Quote: So is graphics. You're not making a valid point here.

Yes so is graphics. That is my point. GPUs can handle physics just as well. And you get more floating-point power per dollar than with a PPU. With Direct3D 10 there's practically no API limitations either to how this floating-point power is used.

Quote: The key is in which operations you optimise for. Having written software renderers and physics engines, they both have very distinctive operations.

Please explain. Just asking: Did you write a software renderer with 32-bit floating point programmable shaders? I should probably add that I'm the author of swShader. I also have a deep insight in GPU and CPU architecture, if that wasn't clear yet. Anyway, that's hardly relevant to the discussion. I'd love to know what you think is so different between the floating-point operations of a graphics card versus a physics card. Or do you know of any other operation(s) the PhysX chip has (or could have) that would give it a definite benefit over physics on a next-generation GPU?

Quote: They would be even faster than they are if they had less programmability. And yes, they are much simpler than CPUs, in terms of architecture, instruction set, etc.

Yes, there's some truth to that. That's why I said your original argument is not completely correct.
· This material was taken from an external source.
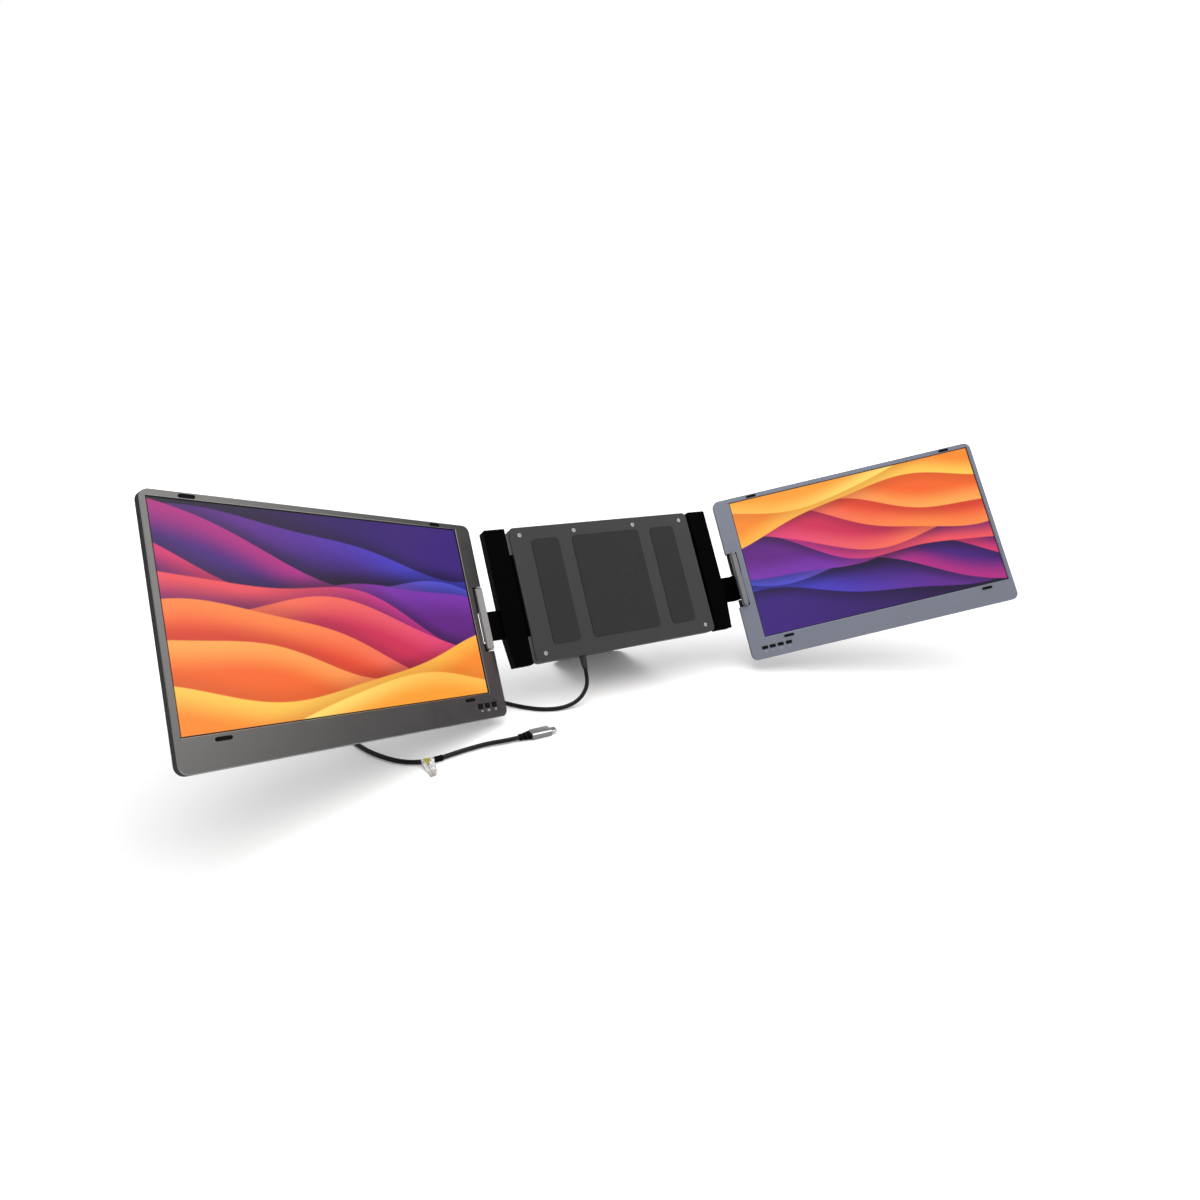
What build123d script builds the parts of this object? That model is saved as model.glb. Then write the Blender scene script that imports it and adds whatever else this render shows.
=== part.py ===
from build123d import *
import math
import os

# Laptop screen extender: two 14-inch side screens hinged to a bracket that sticks to the back of a
# laptop's lid. Millimetres. Row frame: +X to the user's right, +Y away from the user, +Z up.
# The origin is the middle of the bracket's front face, which lies on the lid. The lid leans back
# by TILT, and everything on the bracket is drawn upright first and leaned back at the end.

# ---- pose at rest ----
TILT = 31.0                  # lean of the bracket, degrees back from vertical
TABLE_DROP = 118.0           # origin's height above the table
SWING = {"left": 28.0, "right": 29.3}   # how far each screen is swung forward, degrees

# ---- screen panels, in a frame whose origin is on the hinge axis, level with the picture's middle ----
ACTIVE_W = 309.9             # 14-inch 16:9 picture
ACTIVE_H = 174.3
BORDER_OUTER = 6.0
BORDER_TOP = 6.4
BORDER_INNER = 22.0
BORDER_BOTTOM = 26.7
PANEL_CORNER = 8.0
PANEL_THICK = 8.0
BEZEL_THICK = 1.4
PANEL_WALL = 1.2
BACK_EDGE = 2.0              # rounding of the back cover's rear edge
FRONT_CHAMFER = 0.5
WINDOW_MARGIN = 0.8          # black edge of the glass left showing round the picture
WINDOW_CHAMFER = 0.8
AXIS_INSET = 13.8            # hinge axis to the picture's inner edge
AXIS_PROUD = 2.5             # hinge axis in front of the panel's face
PANEL_LOW = 10.0             # picture's middle below the bracket's middle

GLASS_THICK = 1.2
BACKLIGHT_THICK = 2.2
MODULE_SIDE = 2.5            # glass past the picture at the sides and top
MODULE_BOTTOM = 8.0          # and below, where its drivers are

PAD_LENGTH = 12.5
PAD_WIDTH = 3.0
PAD_PROUD = 0.8
PAD_SEAT = 0.5
PAD_FROM_SIDE = 28.5         # pad's middle from the picture's left and right edges
PAD_ABOVE = 3.3              # upper pads' middle above the picture
PAD_BELOW = 5.3              # lower pads' middle below the picture

BUTTON_SIZE = {"left": (6.8, 5.0), "right": (7.4, 3.7)}
BUTTON_X = {                 # middles, from the picture's inner edge towards its middle
    "left": (-4.1, 5.9, 16.1),
    "right": (-4.3, 5.4, 15.5, 26.1),
}
BUTTON_BELOW = {"left": 13.0, "right": 13.5}   # middle below the picture
BUTTON_CORNER = 0.8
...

The problem is that there's no useful way to make GPUs 'faster' by making them less programmable. Nowadays transistor budgets are around ~300 million on 90 nm, and you have to do something useful with that. Just to illustrate this, if NVIDIA went back to an NV3 (RIVA 128) architecture, even if massively parallelized, they'd end up with a bandwidth limited chip not capable of any interesting effect. Can we define that as being faster? I think not. Ok, this is an extreme example, but it clearly shows that programmability is a necessary step to actually increase practical performance.

Besides, you're not making much of a point because PhysX is a highly programmable chip.